UN peacekeepers at a mobile operations base were caught in the crossfire but none were injured, a UN spokesman said.

Mr Nkunda, a former army general who commands a 4,000-strong guerilla force, said his next offensive would not stop at Goma, where UN peacekeepers have reinforced positions, but aim for Congo's capital Kinshasa, over 1,500 km to the west.

"Goma is just a place to pass through ... When they force us to come down to Goma we won't stop there," he said.

Congo's government has refused to talk with Mr Nkunda since his latest offensive and accuses neighbouring Rwanda, also a former Belgian colony, of backing him - a charge denied by Kigali.

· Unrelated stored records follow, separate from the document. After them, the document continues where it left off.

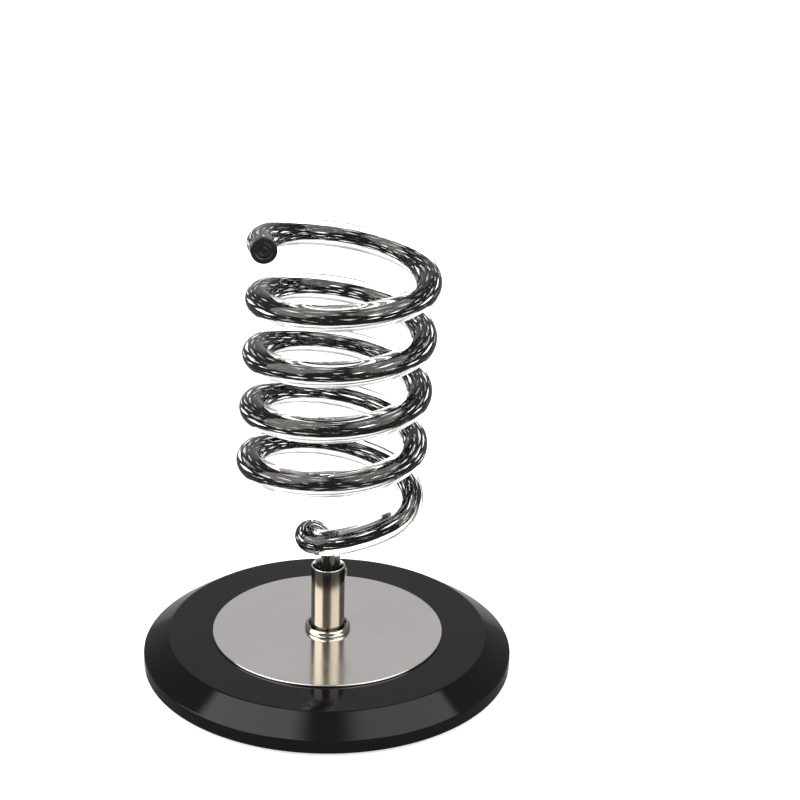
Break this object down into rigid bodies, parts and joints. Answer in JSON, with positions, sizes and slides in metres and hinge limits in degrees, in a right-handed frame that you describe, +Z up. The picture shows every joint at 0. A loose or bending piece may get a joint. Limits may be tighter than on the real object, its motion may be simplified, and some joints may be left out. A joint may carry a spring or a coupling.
{
  "type": "hair dryer holder",
  "caption": "Table-top hair dryer holder: a clear acrylic rod with a braided black core, wound into an open coil on a steel post and a weighted round black base.",
  "frame": {"origin": "centre of the round base, on the surface that it stands on", "axes": "+Z up along the post, +X to the side that the coil starts from and leans to, -Y to the front"},
  "size_m": [0.22, 0.22, 0.2741],
  "materials": {
    "base": "semi-gloss black",
    "plate": "satin mirror stainless",
    "post": "polished stainless tube",
    "chrome": "bright chrome",
    "screw": "bright plated steel",
    "zinc": "zinc plated",
    "ballast": "dull grey",
    "pad": "matt foam rubber",
    "rod": "clear polished acrylic",
    "net": "braided black nylon",
    "cap": "moulded black"
  },
  "bodies": {
    "stand": {"anti_slip_pad": "pad", "base_disc": "base", "ballast_plate": "ballast", "ballast_screw_1": "zinc", "ballast_screw_2": "zinc", "ballast_screw_3": "zinc", "ballast_screw_4": "zinc", "face_plate": "plate", "post_tube": "post", "post_plug": "zinc", "collar_ring": "chrome", "anchor_bolt": "zinc", "anchor_washer": "zinc", "anchor_spring_washer": "zinc", "clamp_insert": "zinc"},
    "coil": {"spiral_rod": "rod", "net_core": "net", "tip_cap": "cap"},
    "screw_washer": {"clamp_washer": "zinc"},
    "screw": {"clamp_screw": "screw"}
  },
  "joints": [
    {"name": "coil_swivel", "type": "hinge", "parent": "stand", "child": "coil", "pos_m": [0, 0, 0.05], "axis": [0, 0, 1], "continuous": true},
    {"name": "clamp_travel", "type": "slide", "parent": "stand", "child": "screw_washer", "axis": [0.6428, 0.766, 0], "range_m": [0, 0.0021]},
    {"name": "clamp_turn", "type": "hinge", "parent": "screw_washer", "child": "screw", "pos_m": [0, 0, 0.0555], "axis": [0.6428, 0.766, 0], "range_deg": [0, 1080]}
  ],
  "couplings": [
    {"joint": "clamp_turn", "follows": "clamp_travel", "rad_per_m": 8976}
  ]
}
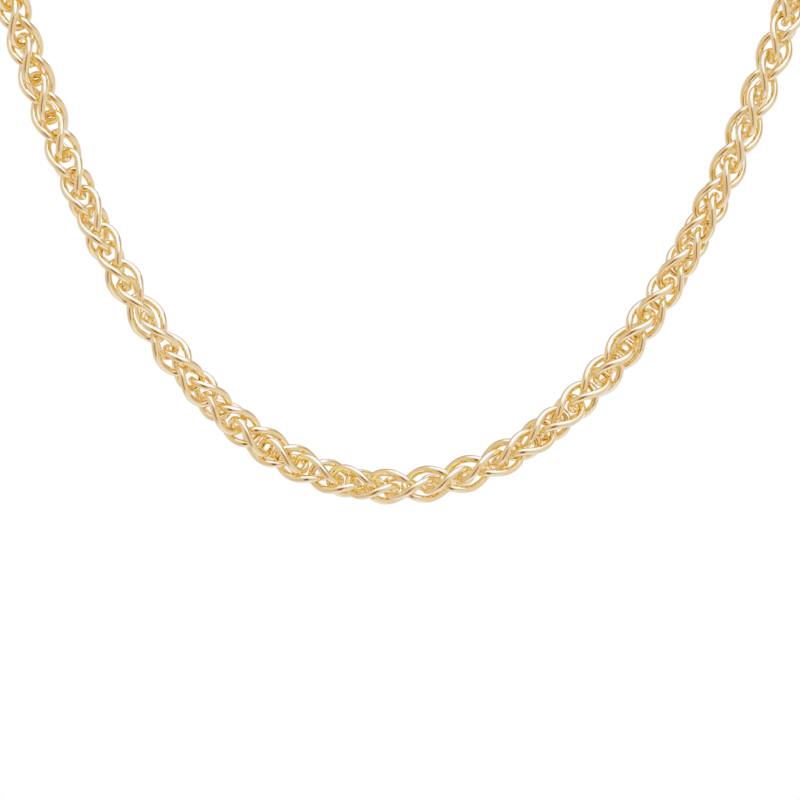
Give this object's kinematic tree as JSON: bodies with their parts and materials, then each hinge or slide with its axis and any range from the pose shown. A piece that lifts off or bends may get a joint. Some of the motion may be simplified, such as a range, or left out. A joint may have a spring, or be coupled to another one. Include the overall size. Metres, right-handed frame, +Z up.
{
  "type": "gold wheat-link neck chain",
  "caption": "Round plaited gold neck chain of interlocking twisted oval links, closed at the nape, hanging in a deep curve.",
  "frame": {"origin": "where the clasp rests on the nape, on its barrel's side towards the neck", "axes": "+Z up, -Y the way the wearer faces, +X to the right for someone who looks at the wearer's front"},
  "size_m": [0.1298, 0.0805, 0.1238],
  "materials": {
    "gold_links": "bright polish on round drawn wire",
    "gold_clasp": "bright polish"
  },
  "bodies": {
    "root": {"chain_left": "gold_links", "chain_right": "gold_links", "clasp": "gold_clasp"}
  },
  "joints": []
}
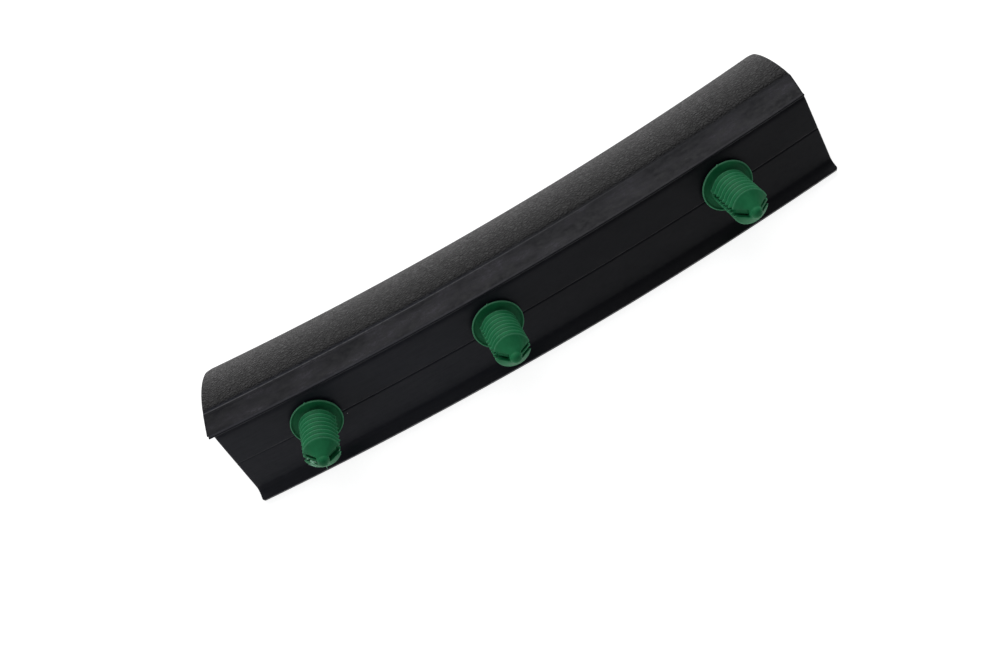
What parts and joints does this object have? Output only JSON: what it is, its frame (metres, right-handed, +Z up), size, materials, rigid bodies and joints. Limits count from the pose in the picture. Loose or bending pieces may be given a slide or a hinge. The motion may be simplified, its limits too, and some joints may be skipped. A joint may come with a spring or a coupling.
{
  "type": "clip-on trim strip",
  "caption": "L-shaped moulded plastic trim strip with a grained show face and a flat mounting panel that carries nylon push-in clips.",
  "frame": {"origin": "middle of the footprint, on the surface the strip lies on", "axes": "+X along the strip, +Z up, clips on the -Y side"},
  "size_m": [0.2218, 0.06, 0.0294],
  "materials": {
    "strip_plastic": "black moulded plastic, fine leather grain on the show face, satin smooth elsewhere",
    "clip_nylon": "dark green natural nylon, slightly waxy satin"
  },
  "bodies": {
    "strip": {"trim_strip": "strip_plastic"},
    "left_clip": {"clip_left": "clip_nylon"},
    "middle_clip": {"clip_middle": "clip_nylon"},
    "right_clip": {"clip_right": "clip_nylon"}
  },
  "joints": [
    {"name": "left_clip_turn", "type": "hinge", "parent": "strip", "child": "left_clip", "pos_m": [-0.07854, -0.00984, 0.01397], "axis": [-0.0357, -0.7862, 0.617], "continuous": true},
    {"name": "middle_clip_turn", "type": "hinge", "parent": "strip", "child": "middle_clip", "pos_m": [-0.01096, -0.01138, 0.01397], "axis": [0, -0.787, 0.617], "continuous": true},
    {"name": "right_clip_turn", "type": "hinge", "parent": "strip", "child": "right_clip", "pos_m": [0.07543, -0.00887, 0.01397], "axis": [0.0457, -0.7857, 0.617], "continuous": true}
  ]
}
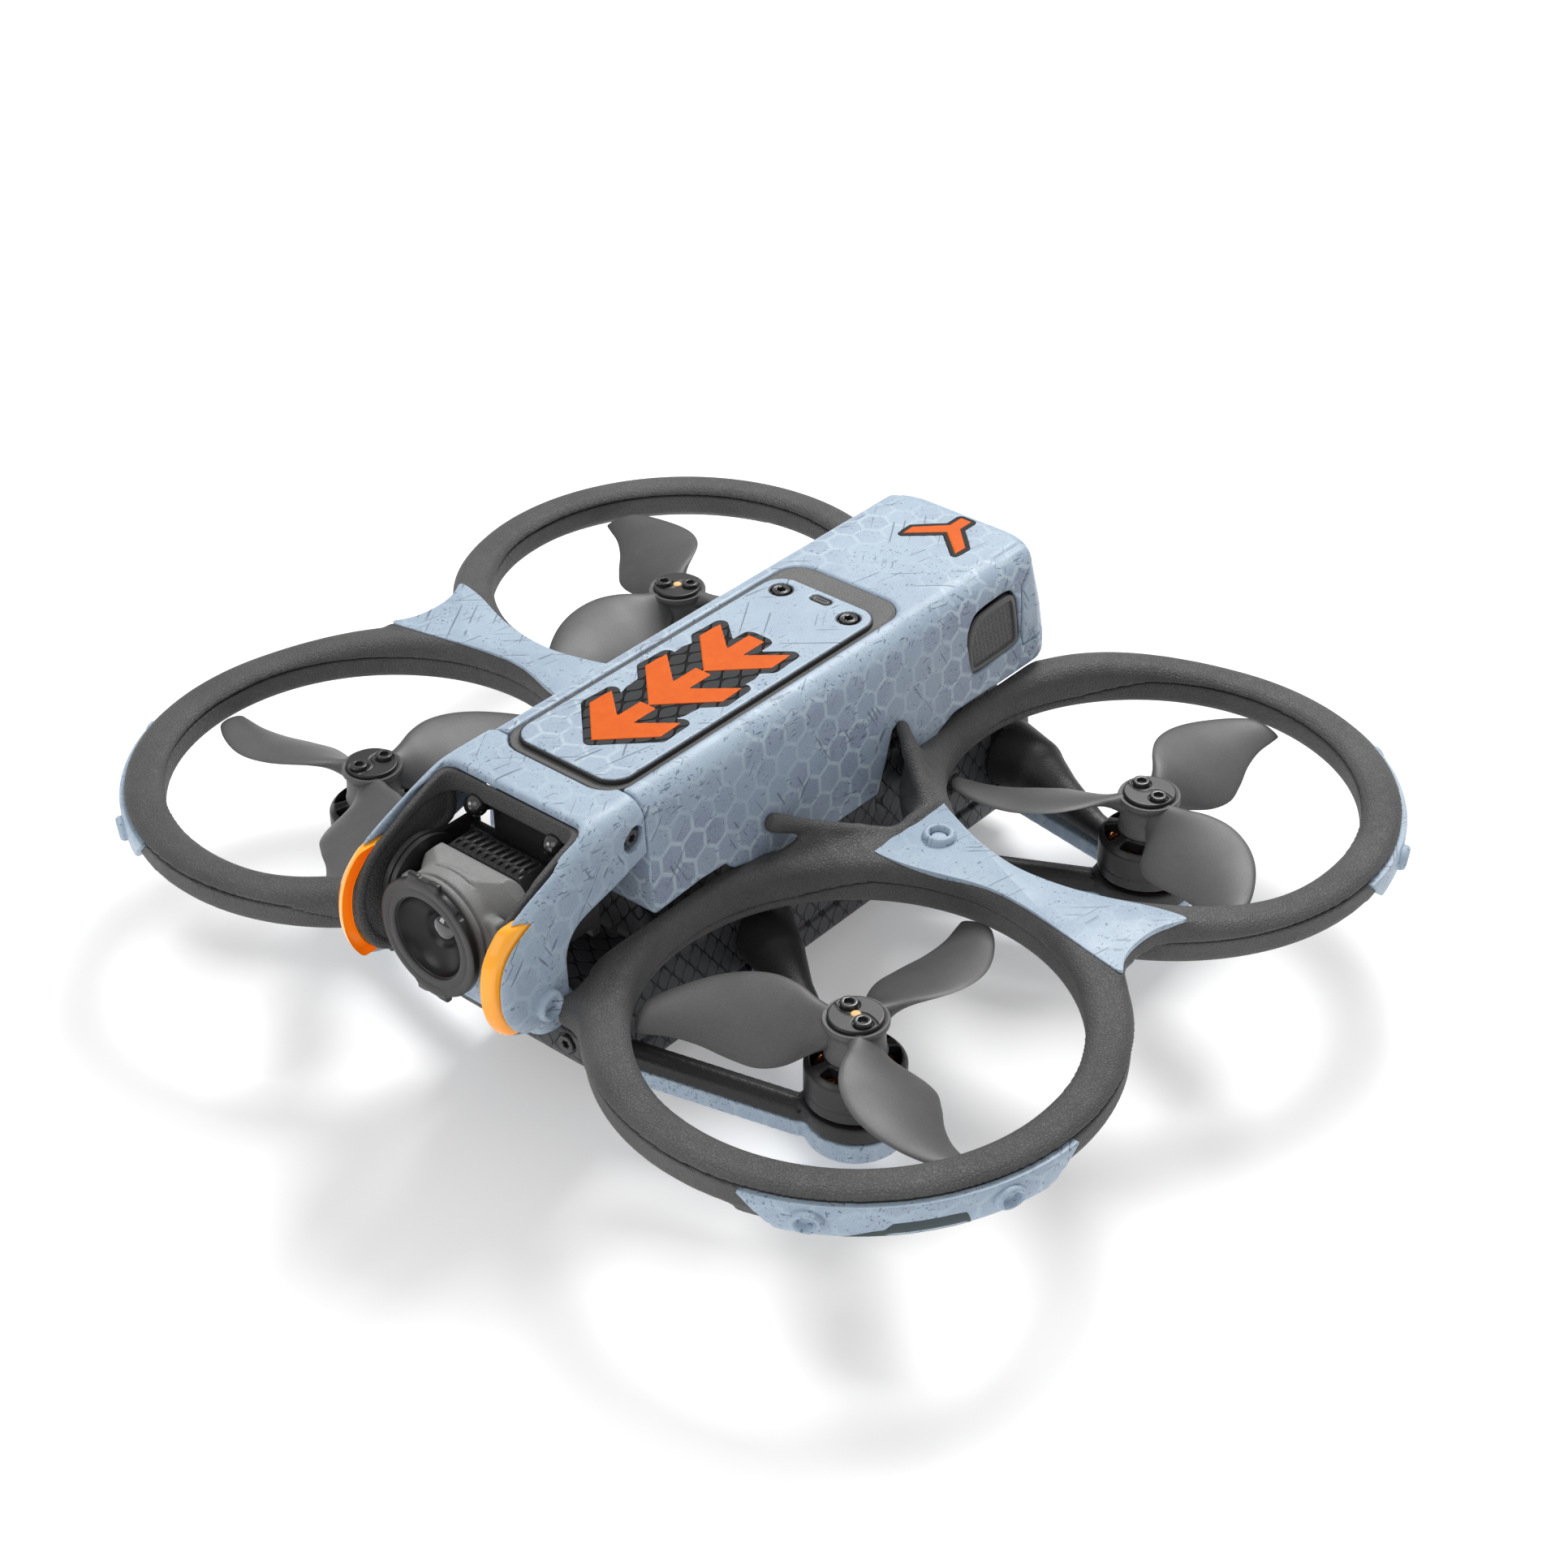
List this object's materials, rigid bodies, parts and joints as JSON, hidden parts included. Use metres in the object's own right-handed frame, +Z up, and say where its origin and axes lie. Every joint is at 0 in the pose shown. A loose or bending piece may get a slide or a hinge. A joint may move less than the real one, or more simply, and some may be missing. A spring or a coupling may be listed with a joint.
{
  "type": "ducted fpv drone",
  "caption": "Compact ducted racing drone with four guarded rotors, a tilting nose camera behind a bumper, and a slide-out battery with side latches.",
  "frame": {"origin": "on the ground under the middle of the overall box, where the landing feet's undersides lie", "axes": "+Z up; -Y towards the nose and camera; +X towards the drone's own left, across the long way over the guard rings"},
  "size_m": [0.2132, 0.1794, 0.0639],
  "materials": {
    "skin": "satin",
    "graphite_plastic": "fine grain",
    "black_plastic": "satin",
    "black_steel": "satin",
    "amber_lens": "gloss",
    "lens_glass": "gloss",
    "copper_windings": "satin",
    "aluminium": "satin",
    "circuit_board": "satin"
  },
  "bodies": {
    "airframe": {"upper_shell": "skin", "top_plate": "skin", "front_bumper": "skin", "antenna_cover_front_left": "skin", "antenna_cover_front_right": "skin", "antenna_cover_rear_left": "skin", "antenna_cover_rear_right": "skin", "arm_cover_front_left": "skin", "arm_cover_front_right": "skin", "arm_cover_rear_left": "skin", "arm_cover_rear_right": "skin", "camera_bezel": "graphite_plastic", "guard_upper_left": "graphite_plastic", "guard_upper_right": "graphite_plastic", "guard_lower_left": "graphite_plastic", "guard_lower_right": "graphite_plastic", "lower_shell": "black_plastic", "motor_arm_front_left": "black_plastic", "motor_arm_front_right": "black_plastic", "motor_arm_rear_left": "black_plastic", "motor_arm_rear_right": "black_plastic", "gimbal_bracket": "black_plastic", "top_plate_screw_left": "black_steel", "top_plate_screw_right": "black_steel", "bumper_side_screw_left": "black_steel", "bumper_side_screw_right": "black_steel", "bumper_lug_screw_left": "black_steel", "bumper_lug_screw_right": "black_steel", "bumper_light_left": "amber_lens", "bumper_light_right": "amber_lens", "belly_sensor_window": "lens_glass", "stator_front_left": "copper_windings", "stator_front_right": "copper_windings", "stator_rear_left": "copper_windings", "stator_rear_right": "copper_windings", "heat_sink": "aluminium", "main_board": "circuit_board"},
    "rotor_front_left": {"rotor_bell_front_left": "black_plastic", "propeller_front_left": "graphite_plastic", "propeller_clamp_front_left": "black_steel"},
    "rotor_front_right": {"rotor_bell_front_right": "black_plastic", "propeller_front_right": "graphite_plastic", "propeller_clamp_front_right": "black_steel"},
    "rotor_rear_left": {"rotor_bell_rear_left": "black_plastic", "propeller_rear_left": "graphite_plastic", "propeller_clamp_rear_left": "black_steel"},
    "rotor_rear_right": {"rotor_bell_rear_right": "black_plastic", "propeller_rear_right": "graphite_plastic", "propeller_clamp_rear_right": "black_steel"},
    "camera": {"camera_housing": "graphite_plastic", "camera_rear_cover": "black_plastic", "lens_filter_ring": "graphite_plastic", "lens_glass": "lens_glass", "tilt_motor": "black_plastic"},
    "battery": {"battery_pack": "black_plastic", "battery_end_cap": "skin", "battery_level_window": "lens_glass"},
    "latch_left": {"battery_latch_left": "graphite_plastic"},
    "latch_right": {"battery_latch_right": "graphite_plastic"},
    "button": {"power_button": "graphite_plastic"}
  },
  "joints": [
    {"name": "rotor_spin_front_left", "type": "hinge", "parent": "airframe", "child": "rotor_front_left", "pos_m": [0.0595, -0.0432, 0.034], "axis": [0, 0, 1], "continuous": true},
    {"name": "rotor_spin_front_right", "type": "hinge", "parent": "airframe", "child": "rotor_front_right", "pos_m": [-0.0595, -0.0432, 0.034], "axis": [0, 0, 1], "continuous": true},
    {"name": "rotor_spin_rear_left", "type": "hinge", "parent": "airframe", "child": "rotor_rear_left", "pos_m": [0.0595, 0.0432, 0.034], "axis": [0, 0, 1], "continuous": true},
    {"name": "rotor_spin_rear_right", "type": "hinge", "parent": "airframe", "child": "rotor_rear_right", "pos_m": [-0.0595, 0.0432, 0.034], "axis": [0, 0, 1], "continuous": true},
    {"name": "camera_tilt", "type": "hinge", "parent": "airframe", "child": "camera", "pos_m": [0, -0.0732, 0.0456], "axis": [1, 0, 0], "range_deg": [-90, 90]},
    {"name": "battery_slide", "type": "slide", "parent": "airframe", "child": "battery", "axis": [0, 1, 0], "range_m": [0, 0.09]},
    {"name": "latch_press_left", "type": "slide", "parent": "battery", "child": "latch_left", "axis": [-1, 0, 0], "range_m": [0, 0.0009], "stiffness_N_per_m": 1500},
    {"name": "latch_press_right", "type": "slide", "parent": "battery", "child": "latch_right", "axis": [1, 0, 0], "range_m": [0, 0.0009], "stiffness_N_per_m": 1500},
    {"name": "power_button_press", "type": "slide", "parent": "battery", "child": "button", "axis": [0, -1, 0], "range_m": [0, 0.0008], "stiffness_N_per_m": 1500}
  ]
}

"I'm not from Rwanda and I claim nothing for Rwanda," said Mr Nkunda, who led his rebel Cabinet in a prayer before a meeting.

UN peacekeepers say their 17,000-strong force, the world's largest peace mission, is badly stretched across a country the size of Western Europe, where violent armed groups abound, often profiting from its rich reserves of copper, cobalt and gold.

International efforts are under way to hold a peace summit between Congo and Rwanda and tackle the humanitarian emergency.

Since 2006 elections that returned Mr Kabila to power, hopes rose that the vast central African nation had finally left behind the 1998-2003 war that left the economy in ruins.